Electric vehicles represented 80% of Norway’s auto sales last year, putting the country on track for an upcoming ban on new gas car sales. The accomplishment represents a case study for other countries looking to cut emissions, and the early results are already telling.
Above: Tesla vehicles charging at a Supercharger (Image: Casey Murphy / EVANNEX).
In a recent piece for The New York Times, Jack Ewing pointed out some of the many benefits Norway is already experiencing from widespread EV adoption. These factors include cleaner air and quieter streets, though charging issues and other potential barriers to adoption remain. And while critics point to demand on the electrical grid, it simply hasn’t collapsed or struggled to deal with charging demand.
Perhaps most of all, the shift has decreased pollution and improved air quality for residents. Sirin Hellvin Stav, the vice mayor of environment and transport in Oslo, highlights emission reduction as the primary mission – and one with direct benefits.
“The goal is to cut emissions, which is why E.V.s are so important, but also to make the city better to live in,” Ms. Stav said in an interview.

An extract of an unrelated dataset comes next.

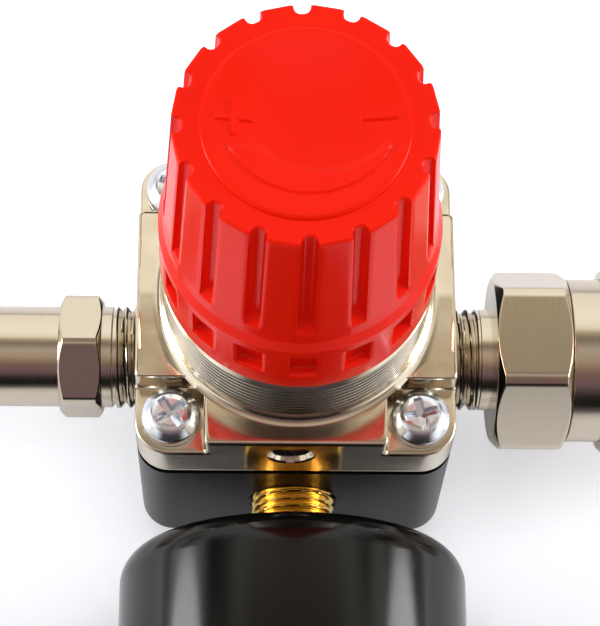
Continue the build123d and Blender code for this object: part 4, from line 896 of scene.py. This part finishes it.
# %% [markdown]
# The socket half of the coupler is a plain turned tube with a hole for each locking
# ball. Over it slides the sleeve that a hand pulls back, so the sleeve is knurled: two
# families of V grooves cross at right angles, a whole number of each round the sleeve,
# so the pattern closes without a seam. The deeper groove wins at each point.

# %% Coupler body
BALL_TURNS = np.radians((45, 135, 225, 315))
BALL_X, BALL_R, BALL_CENTRE_R = 56.3, 1.6, 6.93


def socket():
    """Tube from the hexagon to the mouth, with grooves for packing, balls and ring inside and out."""
    corners = [
        (34.95, 7.55, 0.1), (34.95, 10.45, 0.25), (44.0, 10.45, 0.3), (44.0, 8.6, 0), (58.25, 8.6, 0),
        (58.25, 8.15, 0), (59.1, 8.15, 0), (59.1, 8.6, 0), (62.5, 8.6, 0.5), (62.5, 6.1, 0.5),
        (58.1, 6.1, 0), (58.1, 6.3, 0), (54.5, 6.3, 0), (54.5, 6.1, 0), (52.3, 6.1, 0), (52.3, 7.4, 0),
        (50.3, 7.4, 0), (50.3, 6.1, 0), (49.0, 6.1, 0), (49.0, 4.4, 0.1), (47.0, 4.4, 0.1),
        (47.0, 6.4, 0), (41.15, 6.4, 0), (41.15, 7.55, 0),
    ]
    profile = rounded(corners)
    return lathe("nickel_socket", profile, PORT_AXIS, [], columns=144)


def ball_way(turned):
    """Axis from the middle of the tube out through one ball."""
    out = np.sin(turned) * -NORTH + np.cos(turned) * UP
    return (np.array((BALL_X, 0, PORT_Z)), out, EAST, np.cross(out, EAST))


ball_hole = [(3, 0), (3, BALL_R + 0.05), (9.6, BALL_R + 0.05), (9.6, 0)]
nickel_socket = drill(socket(), *[(ball_way(turned), ball_hole) for turned in BALL_TURNS])
finish(nickel_socket, NICKEL, "nickel_fitting", "root", "coupler_body")

# %% Knurled sleeve
SLEEVE_LOW, SLEEVE_HIGH, SLEEVE_R = 39.3, 61.5, 12.5
KNURL_LOW, KNURL_HIGH, KNURL_COUNT, KNURL_DEPTH = 43.6, 57.6, 52, 0.3


def knurl(along, angle, out):
    """Triangle waves of the distance along plus and less the way round, the larger one taken off."""
    pitch = TAU * SLEEVE_R / KNURL_COUNT
    waves = [np.abs(2 * ((along / pitch + lean * KNURL_COUNT * angle / TAU) % 1) - 1) for lean in (1, -1)]
    ends = ease(np.minimum(along - KNURL_LOW, KNURL_HIGH - along) / 0.4)
    groove = ease((np.maximum(*waves) - 0.35) / 0.65)
    return out - np.where(out > SLEEVE_R - 0.01, KNURL_DEPTH * ends * groove, 0)


def sleeve():
    """Hand ring over the socket, with two turned grooves beside the knurl."""
    corners = [
        (SLEEVE_LOW, 10.5, 0.15), (SLEEVE_LOW, 11.4, 0.3), (40.4, SLEEVE_R, 0.4), (42.3, SLEEVE_R, 0.2),
        (42.7, 12.1, 0.15), (43.1, 12.1, 0.15), (43.4, SLEEVE_R, 0), (57.8, SLEEVE_R, 0),
        (58.1, 12.1, 0.15), (58.6, 12.1, 0.15), (59.0, SLEEVE_R, 0.2), (60.6, SLEEVE_R, 0.4),
        (SLEEVE_HIGH, 11.6, 0.3), (SLEEVE_HIGH, 10.2, 0.15), (58.2, 10.2, 0), (58.2, 9.5, 0.1),
        (56.5, 8.65, 0), (52.0, 8.65, 0), (52.0, 10.5, 0),
    ]
    profile = finer(rounded(corners), 0.16, 43.39, 57.81)
    profile = np.concatenate((profile, profile[:1]))
    return shell("knurled_sleeve", turn(profile, PORT_AXIS, circle(468), knurl), crisp=np.radians(45))


knurled_sleeve = finish(sleeve(), NICKEL, "nickel_fitting", "sleeve", "coupler_sleeve")


def ball(number, turned):
    """Sphere: half a circle turned round its own axis."""
    centre = np.array((BALL_X, 0, PORT_Z)) + BALL_CENTRE_R * ball_way(turned)[1]
    half = np.linspace(0, np.pi, 25)
    profile = BALL_R * np.stack((-np.cos(half), np.sin(half)), 1)
    made = shell(f"steel_ball_{number}", turn(profile, (centre, EAST, NORTH, UP), circle(48)))
    return finish(made, STEEL, "steel", f"ball_{number}", f"locking_ball_{number}")


balls = [ball(number + 1, turned) for number, turned in enumerate(BALL_TURNS)]
print("sleeve faces", len(knurled_sleeve.data.polygons), "balls", len(balls))

# %% [markdown]
# The gauge screws into the front port by its brass stem. The stem carries an eighth inch
# pipe thread, whose last turns stay in sight between body and case, and square flats for
# a spanner. The case is a deep black moulding with a well rounded back edge.

# %% Gauge stem
STEM_PITCH, STEM_DEPTH = 0.941, 0.5
CASE_BACK, CASE_FRONT, CASE_R = 26.2, 50.2, 21.34
FLATS_START, FLATS = 22.8, 12.0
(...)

The early results of Norway’s EV adoption seem promising. Beyond the reduction of carbon dioxide emissions from the tailpipes of gas cars, the results also show a significant drop in nitrogen oxides, a gasoline byproduct that causes smog and health issues like asthma. As a result, Oslo’s Chief Engineer for Air Quality Tobias Wolf says that the country is “on the verge of solving the NOx problem.”

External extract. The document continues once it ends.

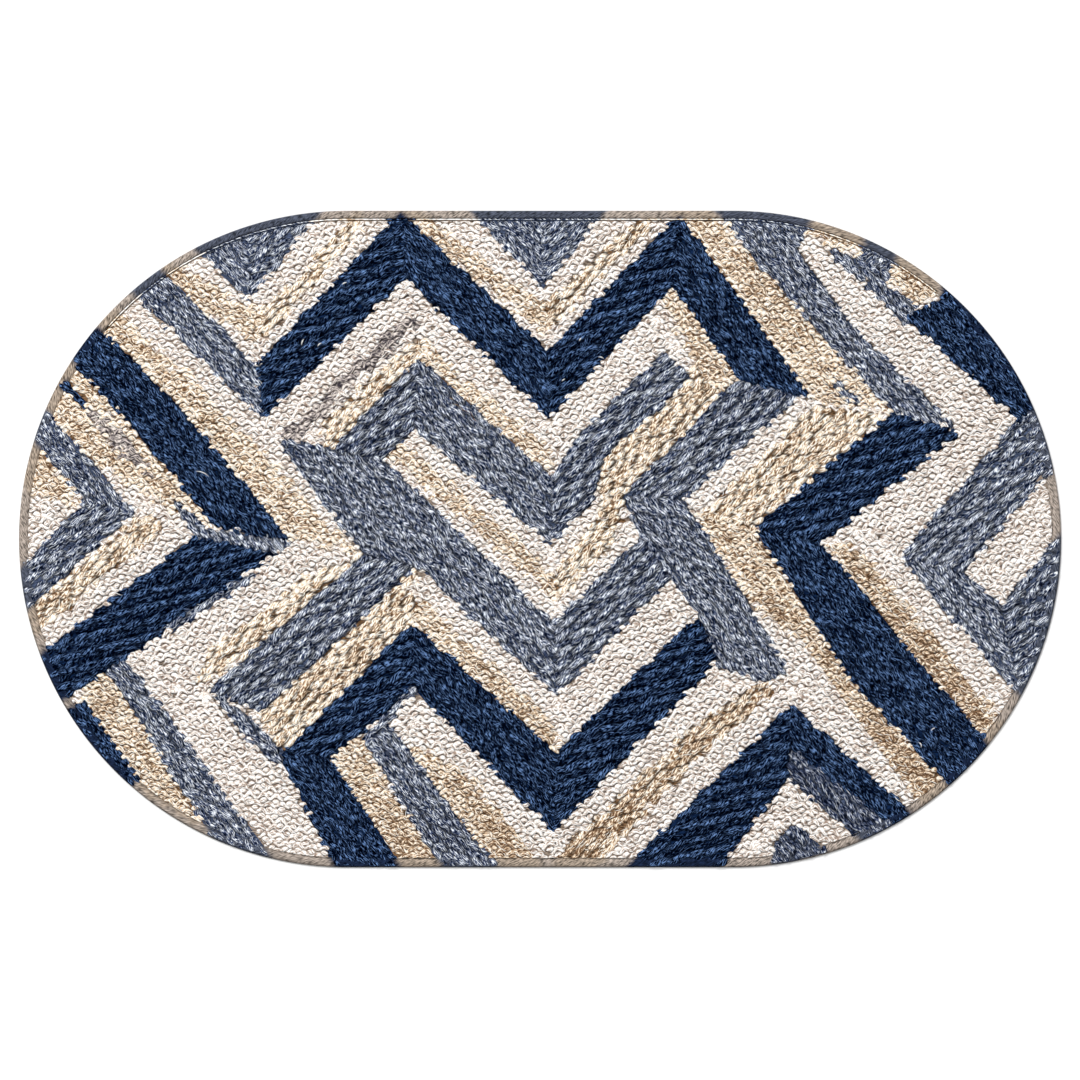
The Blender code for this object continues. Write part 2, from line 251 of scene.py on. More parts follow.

Tesla has become a household name in Oslo with EV adoption, alongside Volkswagen’s Skoda and Audi brands. Tesla captured about 30 percent of the EV market last year, while VW’s brands followed with a combined total of about 19 percent. Other automakers like China’s BYD and Xpeng Motors have also been increasing in the country.
“Tesla has shaken the industry,” said Petter Hellman, the chief executive of Norway’s largest automotive retailer, Moller Mobility.
Hellman expects traditional automakers to gain lost ground on Tesla, with his outlets selling many VW’s electric models like the ID.4 and the ID.Buzz. Only a few ICE vehicles can be found on the company’s Oslo lot.
Despite Norway’s leap into an EV future, certain issues still remain like charger availability for apartment dwellers and overall charger reliability. Norway still produces fossil fuels for now, but the country represents what much of the world could start to look like in the coming decades, as the world shifts toward clean energy solutions.